***** COLLECTED MATERIAL

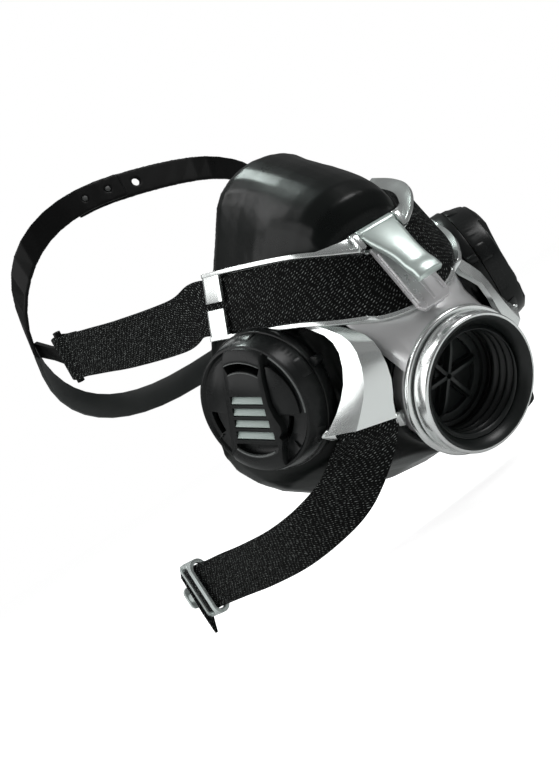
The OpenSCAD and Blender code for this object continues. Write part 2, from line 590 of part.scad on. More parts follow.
// The end of both bands points along Z, so that the crown and the nape share one face
function band_section(p, h, w, in, out) = let (a0 = band_rise(p), a = unit(a0 - h * (a0 * h)), n = unit(cross(h, a)))
    [for (c = [[-1, in], [1, in], [1, out], [-1, out]]) p + a * c[0] * w / 2 + n * c[1]];
overlap_gap = 0.15;
crown_left_end = 110.5;
crown_right_end = 92.5;
peg_turns = [97, 105.5];
open_hole_turn = 89.5;
band_hole_r = peg_r + run_gap;
peg_neck_r = 1.3;
crown_step_in = 60;
function crown_heading(q) = unit(crown_point(min(q + 1, 180)) - crown_point(max(q - 1, 0)));
function crown_shift(q) = (band_t + overlap_gap) * smooth((q - crown_step_in) / (crown_right_end - 8 - crown_step_in));
function inward_at(q) = let (h = crown_heading(q), a0 = band_rise(crown_point(q))) unit(cross(h, unit(a0 - h * (a0 * h))));
module at_crown(q) {
    n = inward_at(q);
    translate(crown_point(q)) rotate([0, acos(n[2]), atan2(n[1], n[0])]) children();
}
module crown_run(from, to, w, steps, shifted) loft([for (k = [0:steps])
    let (q = from + (to - from) * k / steps, s = shifted ? crown_shift(q) : 0)
    band_section(crown_point(q), crown_heading(q), w, s - band_t, s)]);
module crown_band_right() color([0.08, 0.08, 0.09]) difference() {
    crown_run(crown_right_end, 180, band_w - 1, 12, false);
    for (q = peg_turns) at_crown(q) cylinder(r = peg_neck_r + fit_gap, h = 12, center = true);
}
module crown_band_left() color([0.08, 0.08, 0.09]) difference() {
    crown_run(0, crown_left_end, band_w, 16, true);
    for (q = concat(peg_turns, [open_hole_turn])) at_crown(q) cylinder(r = band_hole_r, h = 12, center = true);
}
peg_head_r = peg_r + 0.7;
peg_head_t = 0.9;
peg_end_t = 0.3;
module crown_pegs() color([0.2, 0.2, 0.2]) for (q = peg_turns) at_crown(q) {
    translate([0, 0, -band_t - peg_end_t]) cylinder(r = peg_neck_r, h = band_t + peg_end_t + 0.1);
    translate([0, 0, fit_gap]) cylinder(r = peg_r, h = band_t + 2 * overlap_gap);
    translate([0, 0, band_t + 2 * overlap_gap]) cylinder(r = peg_head_r, h = peg_head_t);
}
module nape_band() color([0.1, 0.11, 0.11]) loft([for (k = [0:24]) let (q = 180 * k / 24,
    h = unit(nape_point(min(q + 1, 180)) - nape_point(max(q - 1, 0))))
    band_section(nape_point(q), h, band_w, 0, band_t)]);

// Anchor: a cross bar held in the strap's sewn loop, on a flat stem from the cradle
stem_wide = 9;
stem_t = 2;
junction = crown_point(0) + inward_at(0) * (stem_t / 2 + soft_gap);
stem_dir = unit(junction - tee_at);
module anchor() color([0.08, 0.08, 0.09]) union() {
    along_tee() cylinder(r = tee_r, h = strap_w + 2 * tee_over, center = true);
    loft([for (c = [[tee_at, stem_wide, tee_dir], [mix(tee_at, junction, 0.5), stem_wide - 2, tee_dir],
        [junction, stem_wide - 1, crown_heading(0)]])
        let (a = unit(c[2] - stem_dir * (c[2] * stem_dir)), n = cross(stem_dir, a))
        [for (d = [[-1, -1], [1, -1], [1, 1], [-1, 1]]) c[0] + a * d[0] * c[1] / 2 + n * d[1] * stem_t / 2]]);
}

// ---- neck straps and clasp -------------------------------------------------
hook_bar_r = 1.5;
hook_turn = -15.2;
loop_r = hook_bar_r + run_gap + loop_wall;
strap_end = [80.6, 104, -66];
neck_dir = [sin(-hook_turn), cos(hook_turn), 0];
hook_at = strap_end + neck_dir * (hook_bar_r + 1);
neck_route = [bar_mid + [0.1, 0.35, -0.93] * (bar_r + 1), [40, -23.5, -48], [47.5, -11, -56.5],
    [56, 4.5, -61.5], [63.5, 27, -64.8], [69.5, 54.5, -66], [74.2, 79, -66], strap_end];
neck_steps = 16;
module at_hook() translate(hook_at) rotate([0, 0, hook_turn]) children();
module neck_strap() color([0.07, 0.07, 0.07]) difference() {
    union() {
        woven(neck_route, -bar_dir, [0, 0, 1], neck_steps);
        along_bar() cylinder(r = bar_r + run_gap + loop_wall, h = strap_w, center = true);
        at_hook() cylinder(r = loop_r, h = strap_w, center = true);
    }
    along_bar() cylinder(r = bar_r + run_gap, h = strap_w + 2, center = true);
    at_hook() cylinder(r = hook_bar_r + run_gap, h = strap_w + 2, center = true);
}

ring_half = 13.6;
ring_wide = 4.2;
ring_wall = 1.8;
ring_front = -7;
ring_t = 2.6;
bridge_in = 3.5;
bridge_t = 1.6;
module stadium(half, wide) {
    square([2 * wide, 2 * (half - wide)], center = true);
    for (end = [-1, 1]) translate([0, end * (half - wide)]) circle(r = wide);
}
// Oval frame that the strap passes through, with the bar that its end is looped round
module clasp_frame() at_hook() {
    translate([0, ring_front, 0]) rotate([-90, 0, 0]) linear_extrude(ring_t) difference() {
        stadium(ring_half, ring_wide);
        stadium(ring_half - ring_wall, ring_wide - ring_wall + 0.6);
    }
    for (end = [-1, 1]) translate([-1.3, ring_front + ring_t / 2, end * (ring_half - 1) - 0.9])
        cube([2.6, bridge_in + bridge_t - ring_front - ring_t / 2, 1.8]);
    cylinder(r = hook_bar_r, h = 2 * ring_half - 2, center = true);
    translate([0, bridge_in, 0]) rotate([-90, 0, 0]) linear_extrude(bridge_t) stadium(ring_half - 0.2, 2.4);
}
stud_len = 8;
stud_low = 2;
stud_r = 2.4;
stud_head = 5.4;
head_t = 1.5;
module hook_frame() color([0.75, 0.8, 0.79]) clasp_frame();

// Woven end of the right strap, folded over the frame's bridge and held by the hook's stud
tab_t = 1.4;
module strap_tab() color([0.07, 0.07, 0.07]) at_hook() translate([0, bridge_in + bridge_t, 0]) rotate([-90, 0, 0])
    linear_extrude(tab_t) difference() {
        polygon([[-2.8, -11], [0.5, -13], [3, -9], [3.6, 10], [3.4, 20.5], [2.4, 20.5], [-0.6, 12.5], [-3, 9]]);
        translate([0, stud_low]) circle(r = stud_r + fit_gap);
    }
module tee_hook() color([0.75, 0.8, 0.79]) at_hook() translate([0, bridge_in + bridge_t, -stud_low])
    rotate([-90, 0, 0]) {
    cylinder(r = stud_r, h = stud_len);
    translate([0, 0, stud_len - head_t]) linear_extrude(head_t) stadium(stud_head, 2.9);
}
catch_reach = 8;
module catch_loop() color([0.75, 0.8, 0.79]) union() {
    clasp_frame();
    at_hook() translate([0, bridge_in + bridge_t - 0.1, 0]) rotate([-90, 0, 0]) difference() {
        linear_extrude(catch_reach) stadium(stud_head + 4, 5.4);
        translate([0, 0, 1.5]) linear_extrude(catch_reach - 3.3) stadium(stud_head + 2.4, 3.8);
        translate([-8, -stud_head - 0.6, 1.5]) cube([16, 2 * stud_head + 1.2, catch_reach - 3.3]);
        linear_extrude(catch_reach + 1) intersection() {
            stadium(stud_head + 0.5, 3.2);
            square([7, 20], center = true);
        }
    }
}

facepiece();
strap_channel();
neck_cowl();
left_side() side_leg();  // side_leg_left
right_side() side_leg();  // side_leg_right
left_side() lower_bar();  // lower_bar_left
right_side() lower_bar();  // lower_bar_right
thread_liner();
front_ring();
groove_seal();
rear_ring();
thread_gasket();
inhale_spider();
inhale_flap();
inhale_button();
retaining_ring();
clamp_plate();
latch_lever();
latch_pin();
left_side() valve_housing();  // valve_housing_left
right_side() valve_housing();  // valve_housing_right
left_side() exhale_seat();  // exhale_seat_left
right_side() exhale_seat();  // exhale_seat_right
left_side() exhale_flap();  // exhale_flap_left
right_side() exhale_flap();  // exhale_flap_right
left_side() valve_cover();  // valve_cover_left
right_side() valve_cover();  // valve_cover_right
left_side() louvre();  // louvre_left
right_side() louvre();  // louvre_right
front_strap();
left_side() rear_strap();  // rear_strap_left
right_side() rear_strap();  // rear_strap_right
left_side() anchor();  // anchor_left
right_side() anchor();  // anchor_right
crown_band_left();
crown_band_right();
crown_pegs();
nape_band();
left_side() neck_strap();  // neck_strap_left
right_side() neck_strap();  // neck_strap_right
right_side() hook_frame();
right_side() strap_tab();
right_side() tee_hook();
left_side() catch_loop();
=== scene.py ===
"""Half-mask respirator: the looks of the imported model.

The model stands at the origin as the frame gives it. The script goes through the mask as it is
put together: cup, yoke, screw connector, inhalation valve, latch, exhalation valves, straps,
head cradle and neck clasp. The camera, the lamps and the floor come first.
"""

import math

import bmesh
import bpy
from mathutils import Matrix, Vector


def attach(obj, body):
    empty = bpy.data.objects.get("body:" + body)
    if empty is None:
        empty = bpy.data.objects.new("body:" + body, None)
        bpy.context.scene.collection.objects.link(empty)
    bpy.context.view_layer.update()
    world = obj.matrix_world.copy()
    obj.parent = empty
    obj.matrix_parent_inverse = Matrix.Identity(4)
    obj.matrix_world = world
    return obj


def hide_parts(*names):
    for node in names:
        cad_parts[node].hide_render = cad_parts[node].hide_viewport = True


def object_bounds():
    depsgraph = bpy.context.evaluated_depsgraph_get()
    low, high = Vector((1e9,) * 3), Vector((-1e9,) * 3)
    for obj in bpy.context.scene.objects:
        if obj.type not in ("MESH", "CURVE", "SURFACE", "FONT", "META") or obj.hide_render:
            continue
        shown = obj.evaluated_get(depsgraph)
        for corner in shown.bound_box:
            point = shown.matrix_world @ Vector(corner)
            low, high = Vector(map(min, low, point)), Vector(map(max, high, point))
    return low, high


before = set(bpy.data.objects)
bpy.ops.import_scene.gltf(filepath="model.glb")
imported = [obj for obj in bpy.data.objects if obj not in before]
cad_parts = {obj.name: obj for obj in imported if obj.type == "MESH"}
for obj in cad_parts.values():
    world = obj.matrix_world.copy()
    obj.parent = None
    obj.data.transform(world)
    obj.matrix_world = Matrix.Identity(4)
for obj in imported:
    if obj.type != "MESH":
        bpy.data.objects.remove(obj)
cad_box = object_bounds()

# ---- View, lamps and floor --------------------------------------------------
# The mask is seen from its right front, a little above the valves, with the camera rolled as a
# hand would hold it. Large soft lamps stand on both sides, and the floor is plain and pale.
eye = Vector((-0.20562, -0.38178, -0.01732))
view_right = Vector((0.7742, -0.3226, -0.5446))
view_up = Vector((0.4961, -0.2250, 0.8386))
view_back = Vector((-0.3931, -0.9194, -0.0142))

bpy.context.scene.view_settings.view_transform = "Standard"
camera_data = bpy.data.cameras.new("studio_camera")
camera_data.sensor_width = 36.0
camera_data.lens = 50.5747
camera_data.clip_start = 0.01
camera = bpy.data.objects.new("studio_camera", camera_data)
camera.matrix_world = Matrix((
    (view_right.x, view_up.x, view_back.x, eye.x),
    (view_right.y, view_up.y, view_back.y, eye.y),
    (view_right.z, view_up.z, view_back.z, eye.z),
    (0, 0, 0, 1),
))
bpy.context.scene.collection.objects.link(camera)
bpy.context.scene.camera = camera

middle = Vector((0, 0.02, 0))
floor_gap = 0.0005


def softbox(name, right, up, back, width, height, power, tint=(1, 1, 1)):
    """A rectangular lamp that faces the mask, placed along the view's own directions."""
    data = bpy.data.lights.new(name, "AREA")
    data.shape = "RECTANGLE"
    data.size = width
    data.size_y = height
    data.energy = power
    data.color = tint
    lamp = bpy.data.objects.new(name, data)
    place = middle + view_right * right + view_up * up + view_back * back
    turn = (middle - place).to_track_quat("-Z", "Y")
    lamp.matrix_world = Matrix.Translation(place) @ turn.to_matrix().to_4x4()
    bpy.context.scene.collection.objects.link(lamp)


softbox("key_lamp", -0.46, 0.82, -0.34, 0.12, 0.12, 2.1, (0.88, 1.0, 0.96))
softbox("streak_lamp", -0.82, 0.56, -0.10, 0.10, 0.5, 1.6)
softbox("left_panel", -0.95, -0.05, 0.28, 0.8, 0.9, 4.6)
softbox("top_lamp", 0.25, 0.9, 0.30, 0.35, 0.3, 3.0)
softbox("right_panel", 0.9, 0.0, 0.3, 0.25, 0.8, 1.5)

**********

→ **STATED GOAL**: Make an exact transcription of the lines from the line with "obj.data.transform(world)" through the line with "cad_box = object_bounds()", inclusive, omitting all others.

→ **CORRECT RESULT**:
    obj.data.transform(world)
    obj.matrix_world = Matrix.Identity(4)
for obj in imported:
    if obj.type != "MESH":
        bpy.data.objects.remove(obj)
cad_box = object_bounds()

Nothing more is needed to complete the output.